Ejection-trajectory comets

These are comets with an eccentricity so large that they only made one pass through the Solar System. These comets are further divided into near-Parabolic and Hyperbolic comets. A hypothetical true parabolic comet would have an eccentricity of exactly 1, and hyperbolic comets are any comet with an eccentricity of over 1. Most of the comets marked with an X are from the material cited here and the other comets are sourced from JPL Small-Body Database. Due to their hyperbolic orbits, it is impossible to determine where they come from, but it is expected that they are from the Oort Cloud, a cloud of icy bodies several thousand Astronomical units away from the Sun. However a few of these may be Interstellar comets

Comets observed in early times, which were later found to be observations of numbered periodic comets, are marked with [periodic comet number]/[comet name]. For instance, X/-239 K1 was an appearance of Halley's comet in 239 BC, and as such is written as 1P/-239 K1. A significant portion of the comets passing closer than 0.01 AU to the Sun are fragments of the comet of 371 BC, which fractured into several pieces on the 326 AD perihelion, which further fractured into thousands of pieces on the 1106 AD perihelion, creating the cometary group now known as the Kreutz sungrazers. Due to the sheer size (2000+ known members), and the fact that none of the group members have been given a numbered designation, the members are not stated on this list, and instead are listed in a separate list further below.

Near-parabolic comets

Comets with a very high eccentricity (generally 0.99 or higher) and a period of over 1,000 years that don't quite have a high enough velocity to escape the Solar System. Often, these comets, due to their extreme semimajor axes and eccentricity, will have small orbital interactions with planets and minor planets, most often ending up with the comets fluctuating significantly in their orbital path. These comets probably come from the Oort cloud, a cloud of comets orbiting the Sun from ~10,000 to roughly 50,000 AU.

Lost comets
The following comets, assigned with a D before their name, were subsequently lost after their discovery, and often remain lost to this day:

Short period comets

Halley-type comets 

Comets with a period between 20 and 200 years, named after the first identified member, Halley's Comet. These comets orbit between the orbit of Jupiter and Pluto, and are thought to be long-period comets that slowly migrated inwards, or Jupiter family comets that had been slingshotted outwards by Jupiter's gravity

Unnumbered Jupiter-family comets 

While Jupiter-family comets are officially defined by (2< TJupiter <3), they can also be loosely defined by any comet with a period of less than 20 years, a relatively low inclination, and an orbit coinciding loosely with that of Jupiter's. These comets are often patchily observed, as orbital interactions with the planet often cause comets' orbits to become perturbed, causing them to not be found at the expected position in the sky and subsequently lost.

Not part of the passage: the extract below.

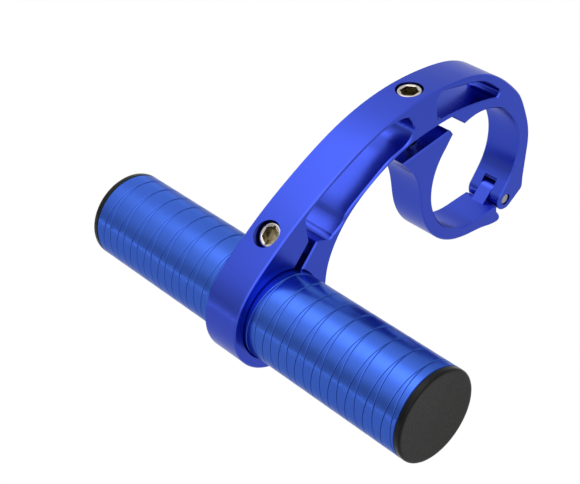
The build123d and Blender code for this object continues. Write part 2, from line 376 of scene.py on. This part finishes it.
def cut_thread(b, top, tip):
    """Helical thread between two heights of the shank."""
    for vert in b.verts:
        radius = vert.co.xy.length
        if not tip < vert.co.z < top or abs(radius - SCREW_R) > 0.001 * MM:
            continue
        turn = atan2(vert.co.y, vert.co.x) / (2 * pi) - vert.co.z / THREAD_PITCH
        depth = 1 - abs(2 * (turn % 1.0) - 1)
        scale = 1 - THREAD_DEPTH / SCREW_R * min(1.0, 1.25 * depth)
        vert.co.xy *= scale


def socket_screw(name, node, seat, lean, length):
    """Screw with its head's top at a place in the mid-plane, and its tip along a direction."""
    b = bmesh.new()
    ring = ring_of(b, SCREW_SEGMENTS, SOCKET_RIM_R)
    tip = -(HEAD_HEIGHT + length)
    row_height = THREAD_PITCH / 6
    rows = int((length - 2 * UNDERCUT) / row_height)
    outside = list(reversed(rounded(HEAD_R, 0.0, HEAD_ROUND)))
    outside += [(HEAD_R, -0.55 * MM), (HEAD_R, -HEAD_HEIGHT + 0.05 * MM)]
    outside += [(HEAD_R - 0.15 * MM, -HEAD_HEIGHT), (SCREW_R, -HEAD_HEIGHT)]
    outside += [(SCREW_R, -HEAD_HEIGHT - UNDERCUT - row * row_height) for row in range(rows + 1)]
    outside += [(SCREW_R, tip + TIP_EDGE), (SCREW_R - TIP_EDGE, tip)]
    end = trace(b, ring, (SOCKET_RIM_R, 0.0), outside)
    bmesh.ops.contextual_create(b, geom=end)

    # Hexagon socket: its chamfered rim, flats and drilled floor
    hexagon = ring_of(b, 6, SOCKET_FLATS / sqrt(3), -SOCKET_CHAMFER)
    cut = bmesh.ops.subdivide_edges(b, edges=hexagon, cuts=SCREW_SEGMENTS // 6 - 1)
    made = cut["geom_inner"] + cut["geom_split"]
    sides = [item for item in made if isinstance(item, bmesh.types.BMEdge)]
    hexagon = list(dict.fromkeys(sides + [edge for edge in hexagon if edge.is_valid]))
    bmesh.ops.bridge_loops(b, edges=ring + hexagon)
    inside = [(1.0, -SOCKET_DEPTH), (0.72, -SOCKET_DEPTH - 0.08 * MM)]
    inside += [(0.06, -SOCKET_DEPTH - 0.35 * MM)]
    floor = trace(b, hexagon, (1.0, -SOCKET_CHAMFER), inside)
    bmesh.ops.contextual_create(b, geom=floor)
    cut_thread(b, -HEAD_HEIGHT - 0.7 * MM, tip + 0.35 * MM)
    knurl(b)
    # Faces inside the hex socket take the second, darker material: painted shade in the recess
    for face in b.faces:
        middle = face.calc_center_median()
        in_socket = middle.xy.length < SOCKET_RIM_R and -HEAD_HEIGHT < middle.z < -0.15 * MM
        face.material_index = 1 if in_socket else 0

    up = -Vector((0, cos(radians(lean)), sin(radians(lean))))
    across = Vector((1, 0, 0))
    turn = Matrix((across, up.cross(across), up)).transposed().to_4x4()
    place = Matrix.Translation((0, seat[0] * MM, seat[1] * MM))
    bmesh.ops.transform(b, matrix=place @ turn, verts=b.verts)
    screw = finish(b, name, steel)
    screw.data.materials.append(socket_shade_steel)
    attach(screw, node)
    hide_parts(node)


# End caps

def end_cap(name, node, side):
    """Push-in cap: rounded edge, flat face and a hollow spigot inside the tube."""
    b = bmesh.new()
    bore = CAP_SPIGOT_R - CAP_SPIGOT_WALL
    ring = ring_of(b, 120, bore)
    outside = [(bore, -CAP_SPIGOT), (CAP_SPIGOT_R - 0.3 * MM, -CAP_SPIGOT)]
    outside += [(CAP_SPIGOT_R, -CAP_SPIGOT + 0.3 * MM), (CAP_SPIGOT_R, 0.0)]
    outside += [(TUBE_R - 0.12 * MM, 0.0), (TUBE_R, 0.12 * MM)]
    outside += rounded(TUBE_R, CAP_FLANGE, CAP_ROUND, 6)
    outside += [(TUBE_R - 1.1 * MM, CAP_FLANGE), (TUBE_R - 1.5 * MM, CAP_FLANGE - 0.04 * MM)]
    last = trace(b, ring, (bore, 0.0), outside)
    bmesh.ops.contextual_create(b, geom=last)
    bmesh.ops.contextual_create(b, geom=ring)
    turn = Matrix.Rotation(side * pi / 2, 4, "Y")
    place = Matrix.Translation((TUBE_SHIFT + side * TUBE_LENGTH / 2, -REACH, 0))
    bmesh.ops.transform(b, matrix=place @ turn, verts=b.verts)
    cap = finish(b, name, plastic)
    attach(cap, "tube")
    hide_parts(node)


# Accessory tube with its engraved grooves

def groove_starts():
    """Where the grooves cross the line on the tube that faces up and forward."""
    places = list(MIDDLE_GROOVES)
    for first, pitch in (RIGHT_GROOVES, LEFT_GROOVES):
        places += [first + pitch * turn for turn in range(GROOVES_PER_HALF)]
    return [MM * x for x in sorted(places)]


def crossed(face, start, lead):
    """Whether a slanted line over the sheet passes through one of its faces."""
    sides = [vert.co.x - start - lead * vert.co.y for vert in face.verts]
    return min(sides) < 0 < max(sides)


def engraved_tube():
    """Tube rolled up from a flat sheet, on which each groove of either hand is a straight line."""
    starts = groove_starts()
    low = TUBE_SHIFT - TUBE_LENGTH / 2 + TUBE_EDGE
    high = TUBE_SHIFT + TUBE_LENGTH / 2 - TUBE_EDGE
    b = bmesh.new()
    size = Matrix.Diagonal((high - low, 1, 1, 1))
    sheet = Matrix.Translation(((low + high) / 2, 0.5, 0)) @ size
    bmesh.ops.create_grid(b, x_segments=1, y_segments=SHEET_ROWS, size=0.5, matrix=sheet)
    lines = []
    for here, there in zip(starts, starts[1:]):
        lines.append((here, there - here))
        lines.append((there, here - there))
    for start, lead in lines:
        for offset in (-GROOVE_HALF, 0.0, GROOVE_HALF):
            spot = (start + offset, 0, 0)
            strip = [face for face in b.faces if crossed(face, start + offset, lead)]
            strip += list({edge for face in strip for edge in face.edges})
            bmesh.ops.bisect_plane(b, geom=strip, dist=0.000001, plane_co=spot, plane_no=(1, -lead, 0))
    for vert in b.verts:
        x, turn = vert.co.x, vert.co.y
        away = min(abs(x - start - lead * turn) for start, lead in lines)
        radius = TUBE_R - GROOVE_DEPTH * max(0.0, 1 - away / GROOVE_HALF)
        angle = radians(GROOVE_TURN) + 2 * pi * turn
        vert.co = (x, radius * cos(angle) - REACH, radius * sin(angle))
    bmesh.ops.remove_doubles(b, verts=b.verts, dist=0.001 * MM)

    # Broken edge, end face and bore
    ends = []
    for side in (low, high):
        end = side + TUBE_EDGE if side == high else side - TUBE_EDGE
        rims = [edge for edge in b.edges if edge.is_boundary]
        ring = [edge for edge in rims if abs(edge.verts[0].co.x - side) < 0.01 * MM]
        for radius in (TUBE_R - TUBE_EDGE, TUBE_R - TUBE_WALL):
            made = bmesh.ops.extrude_edge_only(b, edges=ring)["geom"]
            verts = [item for item in made if isinstance(item, bmesh.types.BMVert)]
            ring = [item for item in made if isinstance(item, bmesh.types.BMEdge)]
            for vert in verts:
                y, z = vert.co.y + REACH, vert.co.z
                scale = radius / hypot(y, z)
                vert.co = (end, y * scale - REACH, z * scale)
        ends += ring
    bmesh.ops.bridge_loops(b, edges=ends)
    tube = finish(b, "engraved_tube", azure, 20)
    smooth_lands(tube.data)
    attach(tube, "tube")
    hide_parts("extension_tube")


def smooth_lands(mesh):
    """Gives the surface between the grooves the normals of a true cylinder."""
    def out(index):
        spot = mesh.vertices[index].co
        return Vector((0, spot.y + REACH, spot.z))

    normals = [Vector((0, 0, 0))] * len(mesh.loops)
    for face in mesh.polygons:
        if all(abs(out(index).length - TUBE_R) < 0.002 * MM for index in face.vertices):
            for loop in face.loop_indices:
                normals[loop] = out(mesh.loops[loop].vertex_index).normalized()
    mesh.normals_split_custom_set(normals)


deep_blue = arm_blue()
azure = tube_blue()
steel = stainless("stainless", (0.36, 0.33, 0.29, 1), (0.46, 0.43, 0.39, 1))
# Darker, browner steel for the socket's walls and floor: painted shade in the recess
socket_shade_steel = stainless("socket_painted_shade_steel", (0.19, 0.17, 0.11, 1), (0.32, 0.28, 0.19, 1))
pin_steel = stainless("pin_steel", (0.24, 0.24, 0.22, 1), (0.32, 0.31, 0.28, 1))
plastic = black_plastic()
dress(deep_blue, "arm", "jaw")
dress(azure, "extension_tube")
dress(steel, "clamp_screw", "pinch_screw")
dress(pin_steel, "hinge_pin")
dress(plastic, "end_cap_left", "end_cap_right")

milled_arm()
engraved_tube()
end_cap("left_cap", "end_cap_left", -1)
end_cap("right_cap", "end_cap_right", 1)
socket_screw("clamp_socket_screw", "clamp_screw", CLAMP_SEAT, CLAMP_LEAN, CLAMP_LENGTH)
socket_screw("pinch_socket_screw", "pinch_screw", PINCH_SEAT, PINCH_LEAN, PINCH_LENGTH)


# Floor, light and camera

def make_floor():
    mesh = bpy.data.meshes.new("floor")
    b = bmesh.new()
    bmesh.ops.create_grid(b, x_segments=1, y_segments=1, size=FLOOR_SIZE)
    b.to_mesh(mesh)
    b.free()
    floor = bpy.data.objects.new("floor", mesh)
    floor.location = (0, 0, FLOOR_LEVEL)
    bpy.context.scene.collection.objects.link(floor)
    material = bpy.data.materials.new("pale_floor")
    material.use_nodes = True
    shader = material.node_tree.nodes["Principled BSDF"]
    shader.inputs["Base Color"].default_value = FLOOR_COLOUR
    shader.inputs["Roughness"].default_value = 1.0
    shader.inputs["Specular IOR Level"].default_value = 0.0
    shader.inputs["Emission Color"].default_value = (1, 1, 1, 1)
    shader.inputs["Emission Strength"].default_value = FLOOR_GLOW
    mesh.materials.append(material)


def make_studio():
    """Soft studio whose brightness changes with the angle round X, and a little along it."""
    world = bpy.data.worlds.new("studio")
    world.use_nodes = True
    tree = world.node_tree
    background = tree.nodes["Background"]
    way = tree.nodes.new("ShaderNodeTexCoord").outputs["Generated"]
    split = tree.nodes.new("ShaderNodeSeparateXYZ")
    tree.links.new(way, split.inputs[0])
    x, y, z = split.outputs[:3]

    def math(operation, a, b):
        node = tree.nodes.new("ShaderNodeMath")
        node.operation = operation
        for value, socket in ((a, node.inputs[0]), (b, node.inputs[1])):
            if isinstance(value, bpy.types.NodeSocket):
                tree.links.new(value, socket)
            else:
                socket.default_value = value
        return node.outputs[0]

    def span(value, low, high, to_low, to_high):
        node = tree.nodes.new("ShaderNodeMapRange")
        node.interpolation_type = "SMOOTHSTEP"
        tree.links.new(value, node.inputs["Value"])
        limits = {"From Min": low, "From Max": high, "To Min": to_low, "To Max": to_high}
        for name, number in limits.items():
            node.inputs[name].default_value = number
        return node.outputs[0]

    def panels(levels):
        """Brightness every 12 degrees, from the horizon behind the arch over the top to the front."""
        curve = tree.nodes.new("ShaderNodeFloatCurve")
        points = curve.mapping.curves[0].points
        places = [step / (len(levels) - 1) for step in range(len(levels))]
        points[0].location = (0.0, levels[0] / BRIGHTEST)
        points[1].location = (1.0, levels[-1] / BRIGHTEST)
        for place, level in list(zip(places, levels))[1:-1]:
            points.new(place, level / BRIGHTEST)
        curve.mapping.update()
        tree.links.new(math("DIVIDE", math("ARCTAN2", z, y), pi), curve.inputs["Value"])
        return math("MULTIPLY", curve.outputs[0], BRIGHTEST)

    def blend(share, a, b):
        rest = math("SUBTRACT", 1.0, share)
        return math("ADD", math("MULTIPLY", a, share), math("MULTIPLY", b, rest))

    near = panels(NEAR_PANELS)
    far = panels(FAR_PANELS)
    level = blend(span(x, -0.70, -0.58, 1.0, 0.0), far, near)
    level = blend(span(math("ABSOLUTE", x, 0.0), 0.80, 0.92, 0.0, 1.0), 1.0, level)
    ahead = tree.nodes.new("ShaderNodeVectorMath")
    ahead.operation = "DOT_PRODUCT"
    tree.links.new(way, ahead.inputs[0])
    ahead.inputs[1].default_value = Vector(FILL_WAY).normalized()
    fill = span(ahead.outputs["Value"], cos(radians(32)), cos(radians(12)), 0.0, 1.0)
    level = blend(span(z, -0.04, 0.0, 0.0, 1.0), math("ADD", level, fill), 1.0)
    tree.links.new(level, background.inputs["Strength"])
    background.inputs["Color"].default_value = (1, 1, 1, 1)
    bpy.context.scene.world = world


make_floor()
make_studio()

camera_data = bpy.data.cameras.new("camera")
camera_data.sensor_width = 36
camera_data.lens = CAMERA_LENS
camera_data.clip_start = 0.01
camera_data.clip_end = 20
camera = bpy.data.objects.new("camera", camera_data)
camera.location = CAMERA_PLACE
camera.rotation_euler = [radians(turn) for turn in CAMERA_TURN]
bpy.context.scene.collection.objects.link(camera)
bpy.context.scene.camera = camera
bpy.context.scene.view_settings.view_transform = "Standard"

D/1993 F2 (Shoemaker–Levy 9) 

One such Jupiter-family comet, Comet Shoemaker–Levy 9, approached close enough to Jupiter sometime between the late 1960s and early 1970s, and was caught into orbit of it. By the comet's discovery, an extremely close approach with Jupiter one year previously had fractured the comet into many pieces, before it collided with Jupiter between 16 July and 22 July 1994. The fragments are listed separately here, at epoch 1994/05/08.

Sungrazing comets

These comets have perihelion distances of less than 0.055 AU. Most belong to the Kreutz Sungrazers, a group of comets split off from the great comet of 1106, and before that, the comet of 371 BC. There are also several other cometary groups, all much smaller, that occasionally pass through. This list covers all Sungrazing groups, including sporadic, or ungrouped sungrazers.

Kreutz sungrazers

The largest group of them all, the Kreutz sungrazers are a group of comets descended from the breakup of a comet in 326 AD. They live up to their name, typically traveling less than 2 solar radii from the Sun. Because they travel so close, they often burn up, and it is the cause of their breakup. Many bright comets are members of the group, including Comet Ikeya–Seki, which broke in 3 pieces.

Meyer group
This is the second largest sungrazing group, and the only one with no discerned period. Further observations of this group may eventually find one, however.

Kracht group
This and the Marsden group, both are periodic, both with periods of approximately 3 years. They contain fewer members than the Meyer and Kreutz groups, probably as a result of their periodic nature, leading them to burn up more frequently. They are believed to be the parent bodies of the Southern Delta Aquariids meteor shower, occurring between July and August and usually having 15–20 meteors an hour.